Tuesday, August 15, 2017

August 15, 2017

Today is the feast of the Assumption, a Catholic religious holiday that honors Mary and her life (and after-life). I managed to attend the Assumption Mass at the Basilica on my first weekday off work in a while, while also signing up for uninsured health care at the local Catholic hospital, St. Mary's. I also removed my last vestige of Texas residency by finally switching the Taurus's license plates over to Maine for about $150.

Most Catholic holy days that honor Mary are supposed to be days of peace, but peace is in short supply in this world right now. The white nationalists and nazis are at it again, protesting and causing havoc, most recently with a white nationalist rally turned terrorist attack in Charlottesville, Virginia, on August 12. Their main protests right now are over the removal of monuments that honor a 150+ year old defeated secessionist movement. Normal countries that survive civil wars would never allow widespread worship and remembrance of the defeated enemy, but this country allowed it. For 152 years. Now that the overwhelming majority of Americans (including most Republicans, despite what the leftists say) want these monuments to the proprietors of enslavement and the end of American unity gone.

The irony is that America is waking up to these mistakes at the same time it is splitting apart again. The battle lines this time aren't over enslavement of Africans (thankfully the Confederate defeat in 1865 ended that), but over the role of government, the value of life of the unborn, and cultural insanity (i.e. the left's political correctness) versus cultural common sense. While the US is at war with itself, one of its most annoying adversaries is threatening nuclear war against it. North Korea has made similar threats before, but President Trump has figured out the status quo isn't working and is threatening to nuke North Korea if they attack the US. Kim the Insane already has the capability to wipe out South Korea, Guam, Hawaii, Southern Alaska, and California. Kim the Insane has already pissed off his Communist Chinese allies (who seem to be more afraid of Trump's actions than Kim the Insane is). I'd guess there probably will be war between Kim the Insane and the US in the near future. Millions of Koreans and Americans could die in such a war, which could easily dwarf the American casualties of the Civil War and World War 2. North Korea would lose, but what happens after Kim the Insane is nuked to Hell is what would could turn this war into global Armageddon. China could attack the US if what's left of Korea unifies into a pro-American government. Russia could get involved. Al Qaeda and Daesh could end up with black market North Korean nukes and start using them on the West. It's a scary new world.

Wednesday, July 26, 2017

July 26, 2017

Life is supposedly a long journey. If so, my journey in the last 6 months has been longer, bumpier, and more painful than most journeys have been. Since I last blogged, I spent a disastrous 3 months in Austin, Texas, working for my old warehouse, getting my old job back- and getting paid less and getting run out of the job after 3 months. I was planning on moving from Texas to either Pennsylvania or New Jersey when the warehouse job ended. Instead, I ended up in Maine with 2 job offers. I ended up working in a warehouse for a well-known Maine company, commuting from my current residence in Lewiston to Freeport.

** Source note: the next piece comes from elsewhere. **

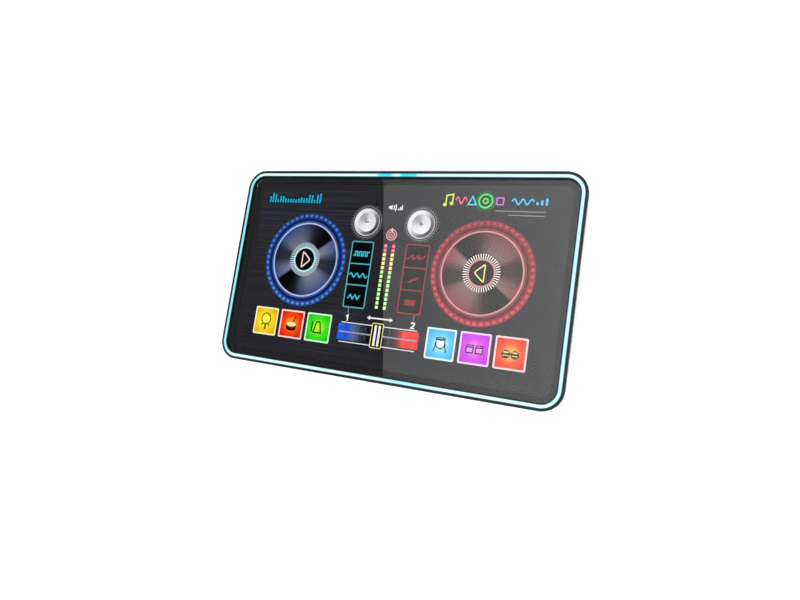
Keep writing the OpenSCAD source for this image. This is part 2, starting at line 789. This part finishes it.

I also got to visit family I haven't seen in years. I got to see my sister and nephew in Western Tennessee (the first time I've been in that state in over 20 years). I got to see my father's eccentric cousin in Franklin. The only relative in Tennessee I didn't get to see was my niece, who was finishing up her final month teaching in Cheatham County and who will be joining other family in Franklin next month while teaching at a better school. As far as I know, my niece has not experienced the horrors in her profession that most of my teacher friends in New York have (i.e. death threats, abusive students, flying metal trash cans, etc).

I next went to Chambersburg. After my uncle Rodger Barnhart's passing in March and my Godmother/Aunt Sally Bowling's recovery from a life threatening infection in April, I had to visit my surviving relatives. Most of them still remembered who I was. But as I've gotten older, they've gotten much older. It's scary thinking of Aunts and Uncles under the age of 80 needing to be in a retirement community. It's disturbing knowing that several of my relatives are battling dementia. I probably could have gotten a warehouse job in Chambersburg, but I had to at least go to the interviews I had waiting for me in Maine on June 12.

The first interview was a bit of a disaster. The second interview went well. And after spending $200 for 3 nights lodging, I was exploring my only affordable non-shelter option in Lewiston on June 13 when both called me and told me I was hired. One wanted me to start that week, the other started on the 26th. I ended up working for both until the 26th and staying with the warehouse job that was closer to Lewiston. Both paid $12 an hour, a record as far as hourly salary for me.

Now I'm getting used to long rural drives, cheaper car insurance, and wondering how much longer a 2001 Ford Taurus approaching 214000 miles can continue to hold on. It managed to get me from San Antonio to Austin to Tennessee to Chambersburg to New York to Maine over the last 7 months. Now I need the car to get to everywhere except Mass (my current residence is a block from Maine's only Catholic Basilica) and the library.